For high-transaction OLTP databases, the io2's provisioned IOPS ensures consistent latency under load. The higher cost is justified when database performance directly impacts business operations.

How do EBS snapshots work?

EBS snapshots are point-in-time backups stored in S3 (managed by AWS, not visible in your buckets). Snapshots are incremental—only blocks changed since the last snapshot are stored—making them space and cost efficient.

Snapshots are regional but can be copied cross-region for disaster recovery. You can create new volumes from snapshots in any AZ within the region, enabling data migration between AZs.

VPC Networking Questions

VPC (Virtual Private Cloud) is the foundation of AWS networking. Every EC2 instance, Lambda function, and RDS database runs inside a VPC.

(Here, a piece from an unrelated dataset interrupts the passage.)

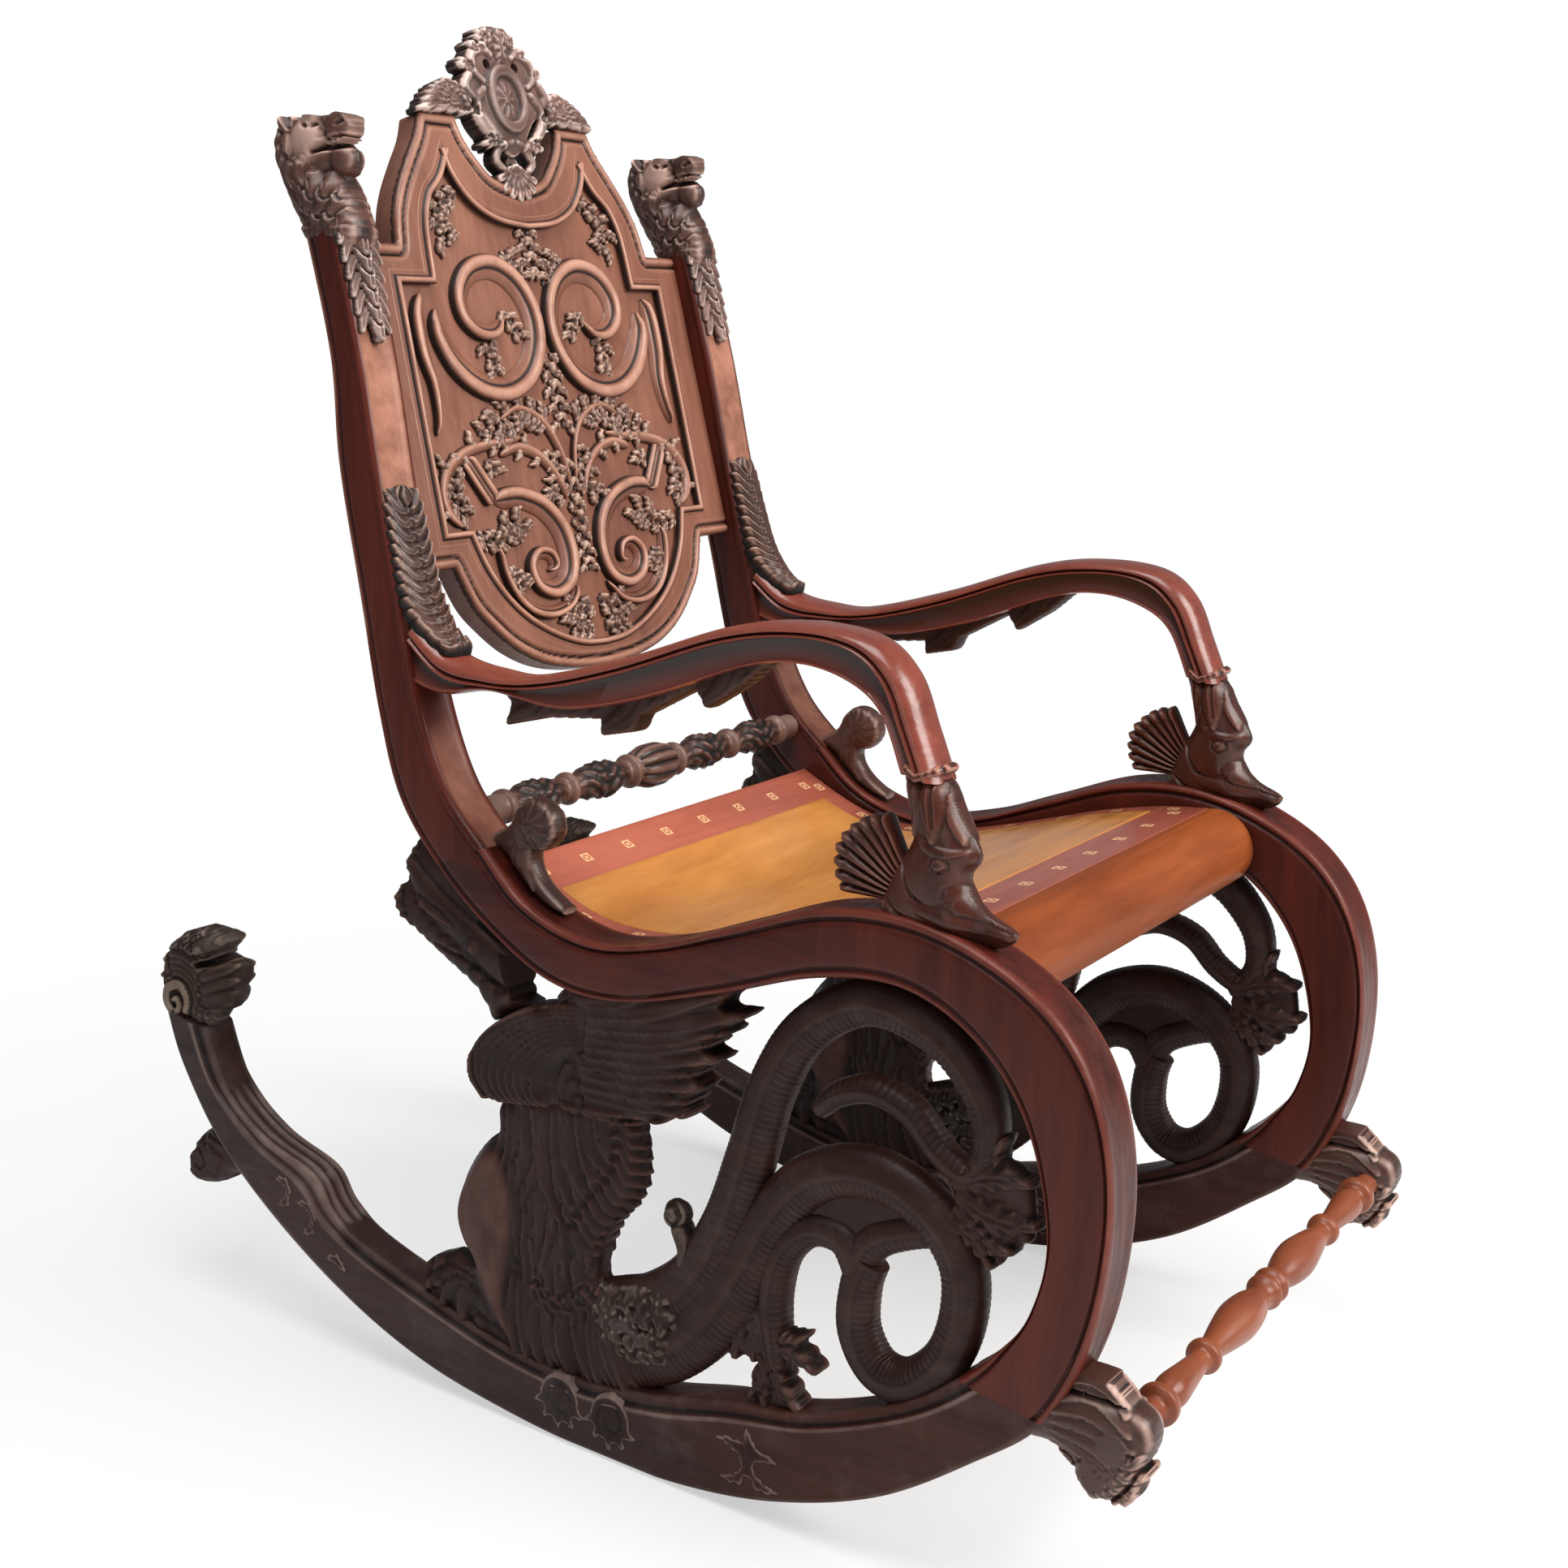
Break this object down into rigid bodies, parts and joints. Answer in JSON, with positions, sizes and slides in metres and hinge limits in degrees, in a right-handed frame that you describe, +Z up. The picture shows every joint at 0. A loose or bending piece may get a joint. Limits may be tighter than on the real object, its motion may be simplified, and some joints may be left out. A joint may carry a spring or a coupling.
{
  "type": "rocking chair",
  "caption": "carved wooden rocking chair with openwork dragon sides, scroll-carved leaning back panel, bent veneered seat, curved arms and a turned footrest bar",
  "frame": {"origin": "middle of the chair's width and depth, on the floor under the rockers", "axes": "+Z up, the chair faces -Y, +X is the sitter's left"},
  "size_m": [0.597, 1.064, 1.2087],
  "materials": {
    "banding": "red banding with small inlays",
    "carved_mahogany": "carved mahogany, dark in the hollows",
    "dark_mahogany": "dark worn mahogany",
    "gold_veneer": "figured honey veneer, polished",
    "hidden_wood": "plain unfinished wood",
    "orange_wood": "polished warm brown wood",
    "red_mahogany": "polished dark red mahogany"
  },
  "bodies": {
    "root": {"right_back_post": "red_mahogany", "left_back_post": "red_mahogany", "right_seat_rail": "red_mahogany", "left_seat_rail": "red_mahogany", "right_front_loop": "red_mahogany", "left_front_loop": "red_mahogany", "right_rocker": "dark_mahogany", "left_rocker": "dark_mahogany", "right_arm": "red_mahogany", "left_arm": "red_mahogany", "right_arm_fringe": "dark_mahogany", "left_arm_fringe": "dark_mahogany", "right_arm_leaf": "carved_mahogany", "left_arm_leaf": "carved_mahogany", "right_arm_head": "carved_mahogany", "left_arm_head": "carved_mahogany", "right_arm_fan": "dark_mahogany", "left_arm_fan": "dark_mahogany", "right_lion_head": "carved_mahogany", "left_lion_head": "carved_mahogany", "right_post_husks": "carved_mahogany", "left_post_husks": "carved_mahogany", "right_rocker_head": "dark_mahogany", "left_rocker_head": "dark_mahogany", "right_rocker_scroll": "dark_mahogany", "left_rocker_scroll": "dark_mahogany", "right_foot_bracket": "carved_mahogany", "left_foot_bracket": "carved_mahogany", "right_dragon_haunch": "dark_mahogany", "left_dragon_haunch": "dark_mahogany", "right_dragon_body": "dark_mahogany", "left_dragon_body": "dark_mahogany", "right_dragon_wing": "dark_mahogany", "left_dragon_wing": "dark_mahogany", "right_dragon_neck": "dark_mahogany", "left_dragon_neck": "dark_mahogany", "right_tail_arch": "dark_mahogany", "left_tail_arch": "dark_mahogany", "right_tail_coil": "dark_mahogany", "left_tail_coil": "dark_mahogany", "right_seat_curl": "carved_mahogany", "left_seat_curl": "carved_mahogany", "seat_board": "hidden_wood", "seat_band": "banding", "seat_field": "gold_veneer", "seat_roll": "orange_wood", "seat_battens": "hidden_wood", "back_panel": "orange_wood", "panel_border": "orange_wood", "panel_moulding": "orange_wood", "panel_scrolls": "orange_wood", "panel_sprays": "carved_mahogany", "crest": "carved_mahogany", "crest_foot": "carved_mahogany", "back_spindle": "carved_mahogany", "foot_spindle": "orange_wood", "frame_dowels": "hidden_wood"}
  },
  "joints": []
}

What is a VPC and what are its core components?

A VPC is your isolated network in AWS where you define IP ranges, create subnets, configure routing, and control security. Think of it as your own data center network in the cloud, but with AWS managing the physical infrastructure.

Core components work together to create network topology:

VPC: The overall network boundary with a CIDR block (e.g., 10.0.0.0/16)
Subnet: A segment within a VPC, existing in a single AZ
Route Table: Rules determining where network traffic goes
Internet Gateway (IGW): Enables communication with the internet
NAT Gateway: Allows private resources to reach the internet without being reachable from it

flowchart TB
    subgraph vpc["VPC (10.0.0.0/16)"]
        subgraph aza["AZ-a"]
            pub1["Public Subnet<br/>10.0.1.0/24"]
            priv1["Private Subnet<br/>10.0.3.0/24"]
            nat["NAT Gateway"]
        end
        subgraph azb["AZ-b"]
            pub2["Public Subnet<br/>10.0.2.0/24"]
            priv2["Private Subnet<br/>10.0.4.0/24"]
        end
        igw["Internet Gateway"]
    end
 
    pub1 -->|"0.0.0.0/0"| igw
    pub2 -->|"0.0.0.0/0"| igw
    priv1 -->|"0.0.0.0/0"| nat
    priv2 -->|"0.0.0.0/0"| nat
    nat --> igw

What is the difference between public and private subnets?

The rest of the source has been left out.